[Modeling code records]

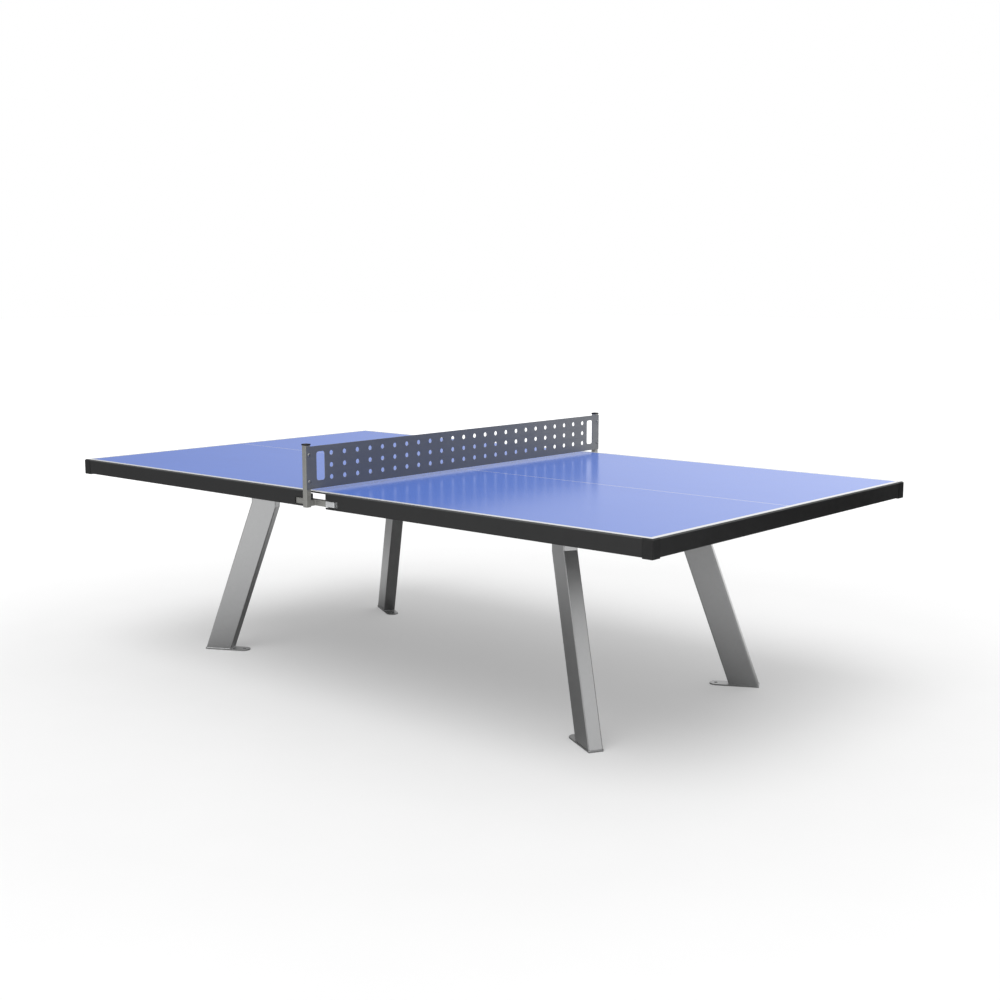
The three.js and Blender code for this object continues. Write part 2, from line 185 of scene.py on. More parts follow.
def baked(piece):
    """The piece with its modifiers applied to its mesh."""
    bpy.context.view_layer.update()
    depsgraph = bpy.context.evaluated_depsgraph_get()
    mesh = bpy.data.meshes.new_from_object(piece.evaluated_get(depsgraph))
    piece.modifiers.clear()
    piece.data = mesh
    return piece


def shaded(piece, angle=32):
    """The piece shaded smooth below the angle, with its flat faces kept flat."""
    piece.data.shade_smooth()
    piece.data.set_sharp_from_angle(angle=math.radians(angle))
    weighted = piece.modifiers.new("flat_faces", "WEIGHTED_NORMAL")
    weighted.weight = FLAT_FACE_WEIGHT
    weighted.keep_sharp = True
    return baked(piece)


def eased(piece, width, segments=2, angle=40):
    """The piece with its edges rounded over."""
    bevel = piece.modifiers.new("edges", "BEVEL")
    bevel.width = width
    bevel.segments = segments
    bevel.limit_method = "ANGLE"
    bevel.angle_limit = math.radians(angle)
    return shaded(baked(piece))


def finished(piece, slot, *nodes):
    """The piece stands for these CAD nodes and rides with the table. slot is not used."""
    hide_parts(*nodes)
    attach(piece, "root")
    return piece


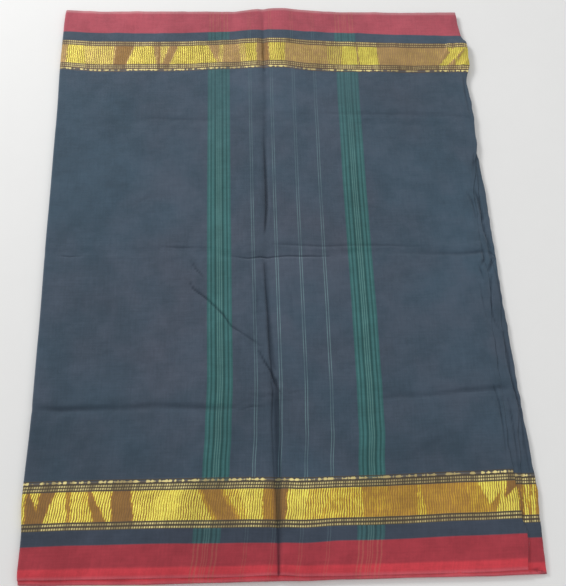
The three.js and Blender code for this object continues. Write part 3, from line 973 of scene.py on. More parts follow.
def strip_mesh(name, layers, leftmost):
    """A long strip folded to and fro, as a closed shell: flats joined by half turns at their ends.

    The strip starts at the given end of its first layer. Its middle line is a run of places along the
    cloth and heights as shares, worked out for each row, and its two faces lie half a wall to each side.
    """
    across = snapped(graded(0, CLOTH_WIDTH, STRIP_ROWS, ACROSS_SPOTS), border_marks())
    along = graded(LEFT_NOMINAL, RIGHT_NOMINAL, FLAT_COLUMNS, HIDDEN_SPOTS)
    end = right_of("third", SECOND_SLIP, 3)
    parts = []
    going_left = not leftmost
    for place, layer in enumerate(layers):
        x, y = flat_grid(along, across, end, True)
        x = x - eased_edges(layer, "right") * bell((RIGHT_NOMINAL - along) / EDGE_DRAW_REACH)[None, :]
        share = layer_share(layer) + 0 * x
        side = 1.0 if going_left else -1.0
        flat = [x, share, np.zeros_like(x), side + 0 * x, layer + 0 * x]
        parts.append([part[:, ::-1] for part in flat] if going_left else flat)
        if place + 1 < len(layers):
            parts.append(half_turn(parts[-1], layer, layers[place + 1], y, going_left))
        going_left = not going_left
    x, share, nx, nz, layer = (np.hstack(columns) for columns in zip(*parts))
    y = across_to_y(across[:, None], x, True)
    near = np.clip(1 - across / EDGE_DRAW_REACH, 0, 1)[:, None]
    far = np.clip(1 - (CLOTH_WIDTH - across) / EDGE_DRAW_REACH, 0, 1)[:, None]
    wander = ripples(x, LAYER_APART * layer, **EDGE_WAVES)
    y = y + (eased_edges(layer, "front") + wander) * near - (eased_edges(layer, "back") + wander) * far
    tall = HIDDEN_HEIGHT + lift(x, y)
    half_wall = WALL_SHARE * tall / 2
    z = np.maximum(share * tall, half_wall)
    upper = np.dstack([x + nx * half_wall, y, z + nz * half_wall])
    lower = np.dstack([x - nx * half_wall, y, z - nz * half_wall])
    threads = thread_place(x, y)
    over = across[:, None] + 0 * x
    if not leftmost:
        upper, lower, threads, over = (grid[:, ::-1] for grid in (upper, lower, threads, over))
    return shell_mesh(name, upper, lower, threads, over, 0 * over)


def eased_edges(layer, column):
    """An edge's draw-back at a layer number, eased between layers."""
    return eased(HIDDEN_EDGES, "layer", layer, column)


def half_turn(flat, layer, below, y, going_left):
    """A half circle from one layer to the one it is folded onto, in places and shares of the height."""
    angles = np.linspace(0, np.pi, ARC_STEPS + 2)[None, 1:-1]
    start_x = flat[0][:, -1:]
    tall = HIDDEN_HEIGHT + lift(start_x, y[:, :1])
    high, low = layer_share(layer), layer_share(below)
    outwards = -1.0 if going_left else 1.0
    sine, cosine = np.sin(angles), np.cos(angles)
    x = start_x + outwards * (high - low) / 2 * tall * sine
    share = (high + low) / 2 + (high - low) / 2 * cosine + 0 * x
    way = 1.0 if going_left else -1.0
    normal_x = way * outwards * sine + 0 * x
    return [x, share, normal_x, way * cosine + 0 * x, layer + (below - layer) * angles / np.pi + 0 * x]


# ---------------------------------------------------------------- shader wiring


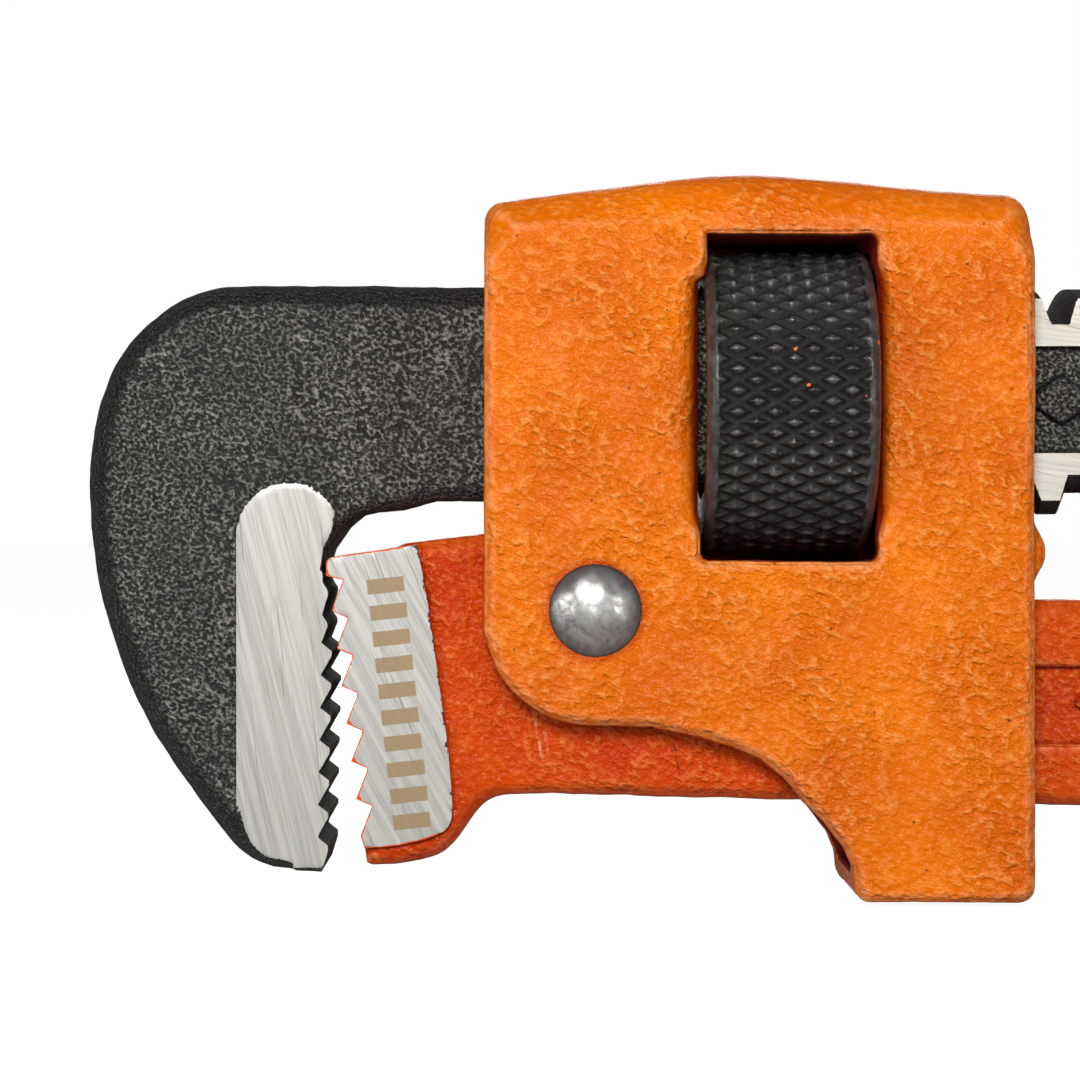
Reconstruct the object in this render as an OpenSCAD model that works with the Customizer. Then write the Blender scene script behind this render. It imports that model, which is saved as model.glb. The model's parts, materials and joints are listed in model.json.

> _Problem details_:
Take the entries above and copy them out exactly.

> _Exercise result_:
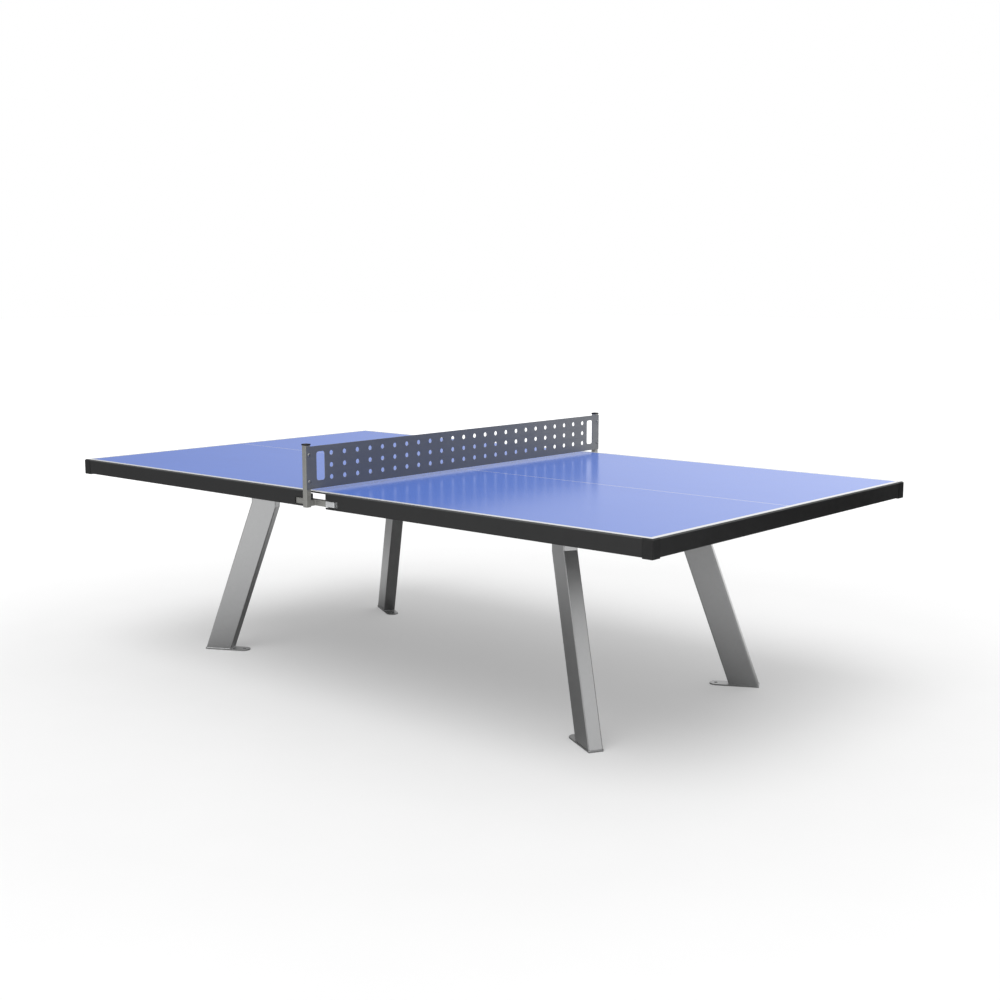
The three.js and Blender code for this object continues. Write part 2, from line 185 of scene.py on. More parts follow.
def baked(piece):
    """The piece with its modifiers applied to its mesh."""
    bpy.context.view_layer.update()
    depsgraph = bpy.context.evaluated_depsgraph_get()
    mesh = bpy.data.meshes.new_from_object(piece.evaluated_get(depsgraph))
    piece.modifiers.clear()
    piece.data = mesh
    return piece


def shaded(piece, angle=32):
    """The piece shaded smooth below the angle, with its flat faces kept flat."""
    piece.data.shade_smooth()
    piece.data.set_sharp_from_angle(angle=math.radians(angle))
    weighted = piece.modifiers.new("flat_faces", "WEIGHTED_NORMAL")
    weighted.weight = FLAT_FACE_WEIGHT
    weighted.keep_sharp = True
    return baked(piece)


def eased(piece, width, segments=2, angle=40):
    """The piece with its edges rounded over."""
    bevel = piece.modifiers.new("edges", "BEVEL")
    bevel.width = width
    bevel.segments = segments
    bevel.limit_method = "ANGLE"
    bevel.angle_limit = math.radians(angle)
    return shaded(baked(piece))


def finished(piece, slot, *nodes):
    """The piece stands for these CAD nodes and rides with the table. slot is not used."""
    hide_parts(*nodes)
    attach(piece, "root")
    return piece


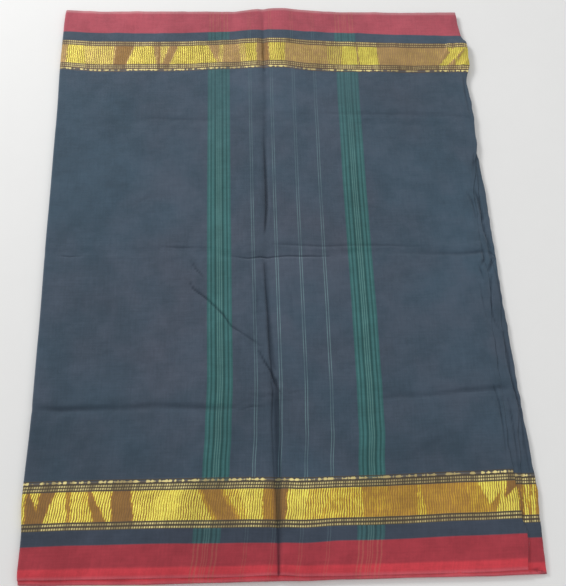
The three.js and Blender code for this object continues. Write part 3, from line 973 of scene.py on. More parts follow.
def strip_mesh(name, layers, leftmost):
    """A long strip folded to and fro, as a closed shell: flats joined by half turns at their ends.

    The strip starts at the given end of its first layer. Its middle line is a run of places along the
    cloth and heights as shares, worked out for each row, and its two faces lie half a wall to each side.
    """
    across = snapped(graded(0, CLOTH_WIDTH, STRIP_ROWS, ACROSS_SPOTS), border_marks())
    along = graded(LEFT_NOMINAL, RIGHT_NOMINAL, FLAT_COLUMNS, HIDDEN_SPOTS)
    end = right_of("third", SECOND_SLIP, 3)
    parts = []
    going_left = not leftmost
    for place, layer in enumerate(layers):
        x, y = flat_grid(along, across, end, True)
        x = x - eased_edges(layer, "right") * bell((RIGHT_NOMINAL - along) / EDGE_DRAW_REACH)[None, :]
        share = layer_share(layer) + 0 * x
        side = 1.0 if going_left else -1.0
        flat = [x, share, np.zeros_like(x), side + 0 * x, layer + 0 * x]
        parts.append([part[:, ::-1] for part in flat] if going_left else flat)
        if place + 1 < len(layers):
            parts.append(half_turn(parts[-1], layer, layers[place + 1], y, going_left))
        going_left = not going_left
    x, share, nx, nz, layer = (np.hstack(columns) for columns in zip(*parts))
    y = across_to_y(across[:, None], x, True)
    near = np.clip(1 - across / EDGE_DRAW_REACH, 0, 1)[:, None]
    far = np.clip(1 - (CLOTH_WIDTH - across) / EDGE_DRAW_REACH, 0, 1)[:, None]
    wander = ripples(x, LAYER_APART * layer, **EDGE_WAVES)
    y = y + (eased_edges(layer, "front") + wander) * near - (eased_edges(layer, "back") + wander) * far
    tall = HIDDEN_HEIGHT + lift(x, y)
    half_wall = WALL_SHARE * tall / 2
    z = np.maximum(share * tall, half_wall)
    upper = np.dstack([x + nx * half_wall, y, z + nz * half_wall])
    lower = np.dstack([x - nx * half_wall, y, z - nz * half_wall])
    threads = thread_place(x, y)
    over = across[:, None] + 0 * x
    if not leftmost:
        upper, lower, threads, over = (grid[:, ::-1] for grid in (upper, lower, threads, over))
    return shell_mesh(name, upper, lower, threads, over, 0 * over)


def eased_edges(layer, column):
    """An edge's draw-back at a layer number, eased between layers."""
    return eased(HIDDEN_EDGES, "layer", layer, column)


def half_turn(flat, layer, below, y, going_left):
    """A half circle from one layer to the one it is folded onto, in places and shares of the height."""
    angles = np.linspace(0, np.pi, ARC_STEPS + 2)[None, 1:-1]
    start_x = flat[0][:, -1:]
    tall = HIDDEN_HEIGHT + lift(start_x, y[:, :1])
    high, low = layer_share(layer), layer_share(below)
    outwards = -1.0 if going_left else 1.0
    sine, cosine = np.sin(angles), np.cos(angles)
    x = start_x + outwards * (high - low) / 2 * tall * sine
    share = (high + low) / 2 + (high - low) / 2 * cosine + 0 * x
    way = 1.0 if going_left else -1.0
    normal_x = way * outwards * sine + 0 * x
    return [x, share, normal_x, way * cosine + 0 * x, layer + (below - layer) * angles / np.pi + 0 * x]


# ---------------------------------------------------------------- shader wiring


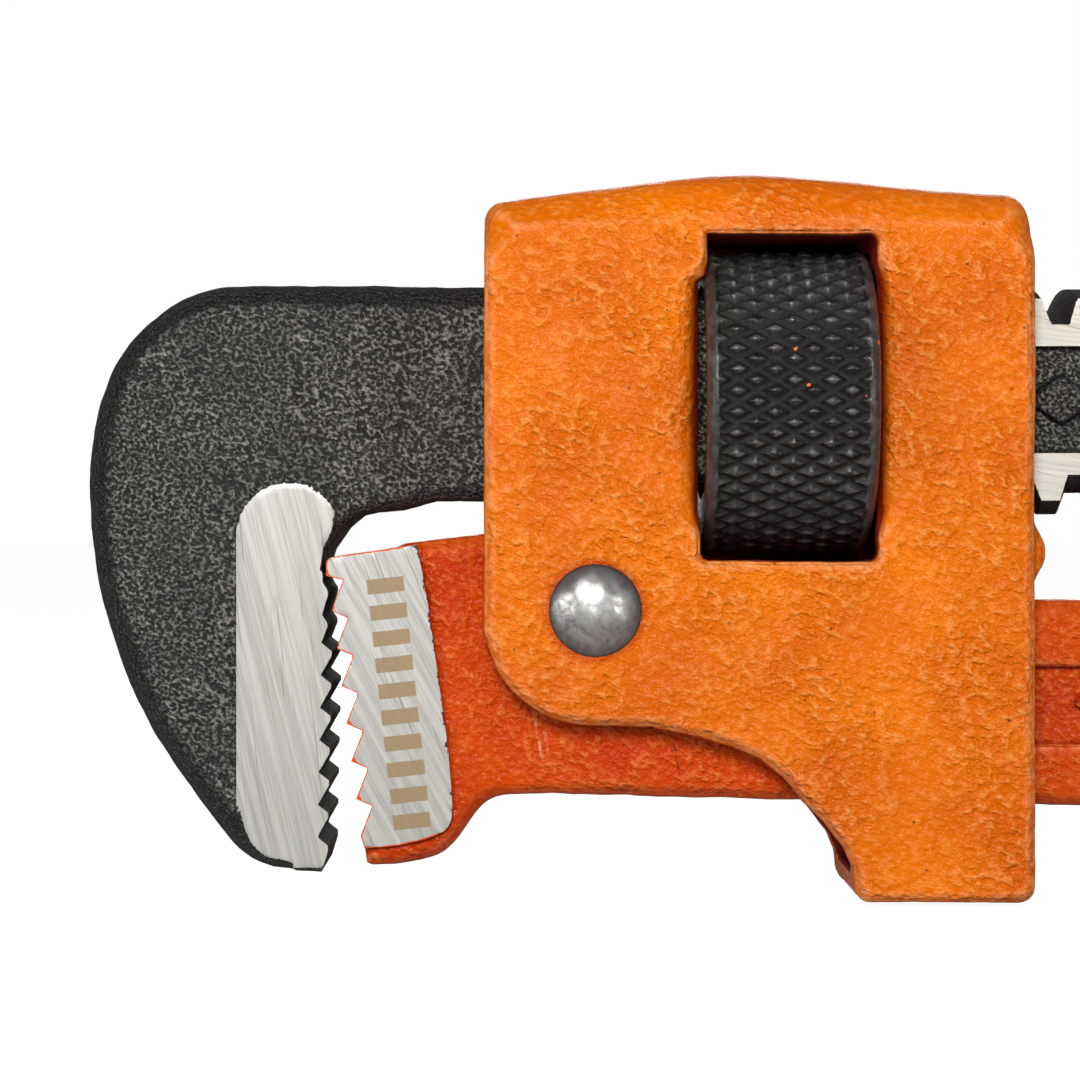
Reconstruct the object in this render as an OpenSCAD model that works with the Customizer. Then write the Blender scene script behind this render. It imports that model, which is saved as model.glb. The model's parts, materials and joints are listed in model.json.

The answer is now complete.